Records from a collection

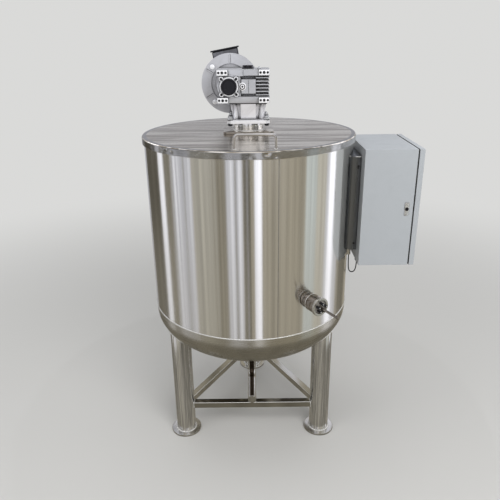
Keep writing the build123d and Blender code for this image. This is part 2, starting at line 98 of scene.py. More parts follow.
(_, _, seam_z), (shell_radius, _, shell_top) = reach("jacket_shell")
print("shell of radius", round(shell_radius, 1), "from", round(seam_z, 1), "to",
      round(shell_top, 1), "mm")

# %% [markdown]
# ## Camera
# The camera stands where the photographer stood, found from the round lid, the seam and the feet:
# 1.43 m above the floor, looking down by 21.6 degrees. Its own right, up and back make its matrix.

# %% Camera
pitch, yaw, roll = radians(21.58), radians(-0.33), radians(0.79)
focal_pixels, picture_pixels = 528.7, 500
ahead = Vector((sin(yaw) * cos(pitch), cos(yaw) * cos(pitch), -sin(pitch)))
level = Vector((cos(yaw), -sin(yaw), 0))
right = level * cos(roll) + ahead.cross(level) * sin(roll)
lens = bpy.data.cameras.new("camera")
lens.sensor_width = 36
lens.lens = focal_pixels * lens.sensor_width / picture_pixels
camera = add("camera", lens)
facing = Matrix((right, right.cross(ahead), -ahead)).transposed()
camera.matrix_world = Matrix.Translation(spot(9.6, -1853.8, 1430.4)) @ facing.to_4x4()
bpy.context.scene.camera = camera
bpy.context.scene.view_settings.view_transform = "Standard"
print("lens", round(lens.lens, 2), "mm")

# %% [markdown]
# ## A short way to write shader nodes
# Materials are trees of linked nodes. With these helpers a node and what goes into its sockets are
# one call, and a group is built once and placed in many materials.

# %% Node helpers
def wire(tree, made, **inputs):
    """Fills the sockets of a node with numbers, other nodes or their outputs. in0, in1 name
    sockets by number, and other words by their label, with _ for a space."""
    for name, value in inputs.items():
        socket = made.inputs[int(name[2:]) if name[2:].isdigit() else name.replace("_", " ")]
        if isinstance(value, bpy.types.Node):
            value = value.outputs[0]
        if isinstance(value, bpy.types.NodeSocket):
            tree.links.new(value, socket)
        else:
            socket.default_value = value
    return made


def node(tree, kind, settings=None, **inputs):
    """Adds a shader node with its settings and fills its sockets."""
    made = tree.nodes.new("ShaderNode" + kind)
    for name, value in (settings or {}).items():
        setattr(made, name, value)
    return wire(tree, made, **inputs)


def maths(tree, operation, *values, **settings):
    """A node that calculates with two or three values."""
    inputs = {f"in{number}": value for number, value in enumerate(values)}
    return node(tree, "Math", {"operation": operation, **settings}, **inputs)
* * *
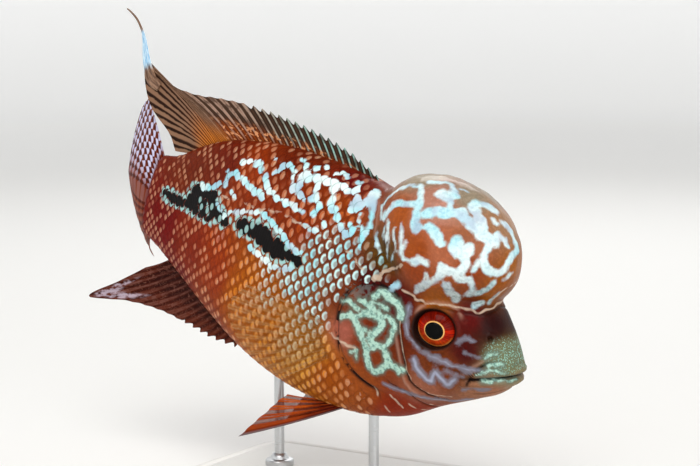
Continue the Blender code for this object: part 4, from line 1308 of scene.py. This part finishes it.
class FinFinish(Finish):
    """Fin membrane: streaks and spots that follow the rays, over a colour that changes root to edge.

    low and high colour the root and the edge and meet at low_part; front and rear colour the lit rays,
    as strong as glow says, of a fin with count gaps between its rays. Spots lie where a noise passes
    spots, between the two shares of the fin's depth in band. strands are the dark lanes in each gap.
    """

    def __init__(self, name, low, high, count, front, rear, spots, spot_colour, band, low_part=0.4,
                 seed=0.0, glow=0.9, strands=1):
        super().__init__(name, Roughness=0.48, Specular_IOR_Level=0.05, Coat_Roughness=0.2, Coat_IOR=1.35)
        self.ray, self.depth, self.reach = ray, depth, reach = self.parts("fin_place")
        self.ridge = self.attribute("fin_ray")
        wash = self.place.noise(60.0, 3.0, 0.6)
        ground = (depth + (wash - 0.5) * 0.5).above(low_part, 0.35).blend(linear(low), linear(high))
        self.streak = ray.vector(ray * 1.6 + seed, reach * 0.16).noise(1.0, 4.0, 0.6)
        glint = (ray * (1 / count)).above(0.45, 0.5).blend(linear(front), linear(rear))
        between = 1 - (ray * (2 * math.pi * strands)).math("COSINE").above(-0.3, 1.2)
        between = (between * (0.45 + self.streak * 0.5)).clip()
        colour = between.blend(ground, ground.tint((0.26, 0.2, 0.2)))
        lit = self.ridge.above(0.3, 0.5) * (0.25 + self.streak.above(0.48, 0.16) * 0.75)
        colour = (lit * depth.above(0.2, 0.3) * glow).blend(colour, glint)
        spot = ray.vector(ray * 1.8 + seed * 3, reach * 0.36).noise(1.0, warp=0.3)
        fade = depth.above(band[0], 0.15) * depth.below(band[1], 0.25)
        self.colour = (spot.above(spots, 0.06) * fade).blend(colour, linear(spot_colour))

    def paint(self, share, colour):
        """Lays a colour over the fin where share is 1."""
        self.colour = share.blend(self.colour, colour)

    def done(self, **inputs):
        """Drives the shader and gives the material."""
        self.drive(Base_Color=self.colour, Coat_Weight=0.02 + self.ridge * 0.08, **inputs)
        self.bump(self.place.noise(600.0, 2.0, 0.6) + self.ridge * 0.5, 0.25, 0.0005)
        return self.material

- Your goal
Write out, exactly as they stand, the lines from the one containing "Keep writing the" through the one containing "# 1.43 m above", both ends included.

- Full answer
Keep writing the build123d and Blender code for this image. This is part 2, starting at line 98 of scene.py. More parts follow.
(_, _, seam_z), (shell_radius, _, shell_top) = reach("jacket_shell")
print("shell of radius", round(shell_radius, 1), "from", round(seam_z, 1), "to",
      round(shell_top, 1), "mm")

# %% [markdown]
# ## Camera
# The camera stands where the photographer stood, found from the round lid, the seam and the feet:
# 1.43 m above the floor, looking down by 21.6 degrees. Its own right, up and back make its matrix.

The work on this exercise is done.